What is being asked — Comb the records below for the string "parts" and copy each line where it turns up.

Exercise inputs —
-- begin --

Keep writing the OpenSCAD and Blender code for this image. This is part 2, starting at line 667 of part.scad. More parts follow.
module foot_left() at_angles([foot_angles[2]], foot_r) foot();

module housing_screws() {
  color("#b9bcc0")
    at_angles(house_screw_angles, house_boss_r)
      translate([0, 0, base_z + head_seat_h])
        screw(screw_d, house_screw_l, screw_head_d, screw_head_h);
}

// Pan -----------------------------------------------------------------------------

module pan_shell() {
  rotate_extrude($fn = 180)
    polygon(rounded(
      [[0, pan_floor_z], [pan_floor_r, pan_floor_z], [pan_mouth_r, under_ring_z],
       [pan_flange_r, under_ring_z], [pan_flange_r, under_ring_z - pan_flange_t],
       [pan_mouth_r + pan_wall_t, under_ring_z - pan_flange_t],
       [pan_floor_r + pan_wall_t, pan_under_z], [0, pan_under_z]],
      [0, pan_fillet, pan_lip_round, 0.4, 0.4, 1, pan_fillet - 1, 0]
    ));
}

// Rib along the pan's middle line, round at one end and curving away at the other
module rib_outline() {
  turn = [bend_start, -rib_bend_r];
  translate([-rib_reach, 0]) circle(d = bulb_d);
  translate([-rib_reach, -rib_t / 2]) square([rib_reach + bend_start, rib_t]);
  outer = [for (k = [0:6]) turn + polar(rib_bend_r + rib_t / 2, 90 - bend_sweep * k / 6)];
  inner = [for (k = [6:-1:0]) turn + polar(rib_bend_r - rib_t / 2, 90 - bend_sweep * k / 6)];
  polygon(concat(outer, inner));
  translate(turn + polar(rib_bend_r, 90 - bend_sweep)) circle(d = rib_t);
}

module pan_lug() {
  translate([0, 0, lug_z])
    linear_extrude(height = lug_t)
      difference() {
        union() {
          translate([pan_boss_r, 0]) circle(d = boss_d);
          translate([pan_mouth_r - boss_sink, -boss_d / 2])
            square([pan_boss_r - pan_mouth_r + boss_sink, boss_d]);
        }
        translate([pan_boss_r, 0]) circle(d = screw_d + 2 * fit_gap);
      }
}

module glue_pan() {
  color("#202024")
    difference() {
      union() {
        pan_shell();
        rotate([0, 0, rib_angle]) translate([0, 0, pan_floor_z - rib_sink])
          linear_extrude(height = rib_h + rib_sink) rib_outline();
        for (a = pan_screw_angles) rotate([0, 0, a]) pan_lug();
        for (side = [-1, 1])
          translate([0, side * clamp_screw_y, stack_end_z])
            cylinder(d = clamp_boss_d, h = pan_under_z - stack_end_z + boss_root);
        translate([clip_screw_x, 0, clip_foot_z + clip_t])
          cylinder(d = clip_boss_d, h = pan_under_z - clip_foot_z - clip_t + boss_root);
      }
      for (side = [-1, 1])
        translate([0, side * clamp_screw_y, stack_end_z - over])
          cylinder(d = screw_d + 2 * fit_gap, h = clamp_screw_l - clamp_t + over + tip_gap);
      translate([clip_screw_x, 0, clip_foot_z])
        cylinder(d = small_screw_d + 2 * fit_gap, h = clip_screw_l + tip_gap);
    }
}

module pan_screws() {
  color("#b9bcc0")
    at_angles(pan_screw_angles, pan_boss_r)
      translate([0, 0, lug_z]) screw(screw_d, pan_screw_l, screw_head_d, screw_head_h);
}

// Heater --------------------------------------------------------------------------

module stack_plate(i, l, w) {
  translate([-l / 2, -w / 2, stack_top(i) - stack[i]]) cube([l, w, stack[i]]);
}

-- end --
-- begin --

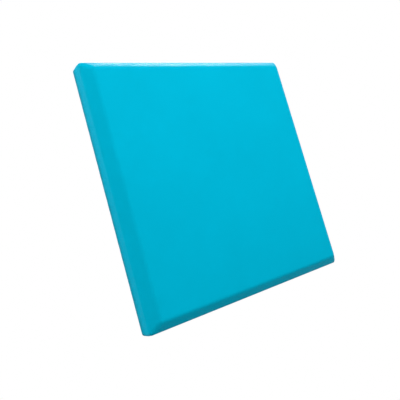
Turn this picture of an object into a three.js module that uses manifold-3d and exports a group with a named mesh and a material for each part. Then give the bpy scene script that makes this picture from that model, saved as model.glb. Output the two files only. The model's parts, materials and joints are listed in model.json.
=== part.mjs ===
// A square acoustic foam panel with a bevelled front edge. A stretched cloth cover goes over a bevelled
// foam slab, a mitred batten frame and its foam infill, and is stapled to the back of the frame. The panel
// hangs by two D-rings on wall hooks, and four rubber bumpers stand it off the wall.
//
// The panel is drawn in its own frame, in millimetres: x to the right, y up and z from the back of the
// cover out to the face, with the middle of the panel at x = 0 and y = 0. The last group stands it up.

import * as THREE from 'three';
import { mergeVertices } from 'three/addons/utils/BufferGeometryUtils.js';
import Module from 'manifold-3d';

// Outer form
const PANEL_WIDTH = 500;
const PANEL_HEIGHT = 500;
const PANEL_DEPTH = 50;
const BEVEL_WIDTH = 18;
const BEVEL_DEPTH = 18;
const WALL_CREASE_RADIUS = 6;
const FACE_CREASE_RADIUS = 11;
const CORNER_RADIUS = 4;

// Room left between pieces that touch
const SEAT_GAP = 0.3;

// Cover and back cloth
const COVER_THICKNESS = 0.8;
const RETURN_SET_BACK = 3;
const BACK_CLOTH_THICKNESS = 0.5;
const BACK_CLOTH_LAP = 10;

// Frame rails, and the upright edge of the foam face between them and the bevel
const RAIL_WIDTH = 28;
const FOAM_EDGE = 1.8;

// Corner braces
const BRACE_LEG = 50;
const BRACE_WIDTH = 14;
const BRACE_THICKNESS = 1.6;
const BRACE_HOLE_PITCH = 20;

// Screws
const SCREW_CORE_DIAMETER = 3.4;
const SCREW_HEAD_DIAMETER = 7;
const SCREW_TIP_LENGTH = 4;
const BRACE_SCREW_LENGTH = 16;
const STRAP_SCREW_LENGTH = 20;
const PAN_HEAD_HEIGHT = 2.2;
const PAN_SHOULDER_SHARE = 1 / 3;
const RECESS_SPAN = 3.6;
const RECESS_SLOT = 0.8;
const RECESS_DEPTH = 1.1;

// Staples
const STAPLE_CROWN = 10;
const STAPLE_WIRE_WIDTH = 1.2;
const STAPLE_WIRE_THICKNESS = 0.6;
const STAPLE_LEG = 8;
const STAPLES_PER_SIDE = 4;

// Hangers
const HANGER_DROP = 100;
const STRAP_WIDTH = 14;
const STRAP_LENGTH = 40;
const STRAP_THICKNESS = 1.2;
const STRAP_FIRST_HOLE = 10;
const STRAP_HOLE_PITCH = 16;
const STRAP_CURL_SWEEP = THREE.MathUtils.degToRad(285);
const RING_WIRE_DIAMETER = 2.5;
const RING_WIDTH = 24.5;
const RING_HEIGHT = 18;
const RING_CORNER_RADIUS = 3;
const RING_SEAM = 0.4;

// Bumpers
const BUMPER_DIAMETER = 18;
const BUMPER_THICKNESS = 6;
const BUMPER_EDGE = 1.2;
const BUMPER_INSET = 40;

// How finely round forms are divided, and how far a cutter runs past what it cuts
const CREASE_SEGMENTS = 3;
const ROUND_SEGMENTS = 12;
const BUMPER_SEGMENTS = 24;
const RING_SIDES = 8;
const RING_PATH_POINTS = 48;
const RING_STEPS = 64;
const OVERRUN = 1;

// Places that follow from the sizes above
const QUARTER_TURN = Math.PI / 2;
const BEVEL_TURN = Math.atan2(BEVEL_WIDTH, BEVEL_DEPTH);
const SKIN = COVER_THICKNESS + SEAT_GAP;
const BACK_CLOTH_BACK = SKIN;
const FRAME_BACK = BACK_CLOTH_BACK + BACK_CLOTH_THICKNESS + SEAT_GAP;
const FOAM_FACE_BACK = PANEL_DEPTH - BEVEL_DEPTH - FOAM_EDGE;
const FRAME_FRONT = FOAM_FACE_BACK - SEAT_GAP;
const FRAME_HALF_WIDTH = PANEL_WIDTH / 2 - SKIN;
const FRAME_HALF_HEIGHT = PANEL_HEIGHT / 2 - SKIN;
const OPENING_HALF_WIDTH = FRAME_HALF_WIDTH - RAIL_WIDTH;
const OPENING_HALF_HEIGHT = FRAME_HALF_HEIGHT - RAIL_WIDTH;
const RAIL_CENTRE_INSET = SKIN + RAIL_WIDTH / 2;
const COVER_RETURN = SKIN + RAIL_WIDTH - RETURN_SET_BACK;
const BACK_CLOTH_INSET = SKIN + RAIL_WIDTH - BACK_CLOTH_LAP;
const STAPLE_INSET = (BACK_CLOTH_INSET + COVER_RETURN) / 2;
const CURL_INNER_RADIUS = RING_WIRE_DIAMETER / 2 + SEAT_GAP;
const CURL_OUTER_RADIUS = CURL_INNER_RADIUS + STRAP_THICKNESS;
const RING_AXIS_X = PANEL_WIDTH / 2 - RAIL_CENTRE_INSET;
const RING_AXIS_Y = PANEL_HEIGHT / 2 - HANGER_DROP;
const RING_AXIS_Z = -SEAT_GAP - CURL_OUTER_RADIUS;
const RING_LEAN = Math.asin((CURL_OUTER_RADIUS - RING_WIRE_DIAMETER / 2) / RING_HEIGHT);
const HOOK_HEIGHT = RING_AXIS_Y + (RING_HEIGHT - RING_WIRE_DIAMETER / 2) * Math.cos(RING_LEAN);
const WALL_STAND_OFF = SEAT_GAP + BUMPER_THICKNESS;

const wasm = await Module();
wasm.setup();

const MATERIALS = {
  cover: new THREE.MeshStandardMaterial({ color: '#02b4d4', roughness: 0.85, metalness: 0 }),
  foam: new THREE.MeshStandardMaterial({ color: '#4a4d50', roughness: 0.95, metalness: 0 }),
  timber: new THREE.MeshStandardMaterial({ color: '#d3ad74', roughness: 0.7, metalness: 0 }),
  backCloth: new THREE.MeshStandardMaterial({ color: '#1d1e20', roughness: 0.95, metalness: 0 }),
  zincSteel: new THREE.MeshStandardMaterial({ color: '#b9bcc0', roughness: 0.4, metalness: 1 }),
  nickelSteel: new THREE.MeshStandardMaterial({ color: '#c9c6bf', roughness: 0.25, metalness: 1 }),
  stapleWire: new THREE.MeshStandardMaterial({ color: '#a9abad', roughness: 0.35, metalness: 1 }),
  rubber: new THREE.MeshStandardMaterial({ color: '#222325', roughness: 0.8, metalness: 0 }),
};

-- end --

Task output —
Keep writing the OpenSCAD and Blender code for this image. This is part 2, starting at line 667 of part.scad. More parts follow.
Turn this picture of an object into a three.js module that uses manifold-3d and exports a group with a named mesh and a material for each part. Then give the bpy scene script that makes this picture from that model, saved as model.glb. Output the two files only. The model's parts, materials and joints are listed in model.json.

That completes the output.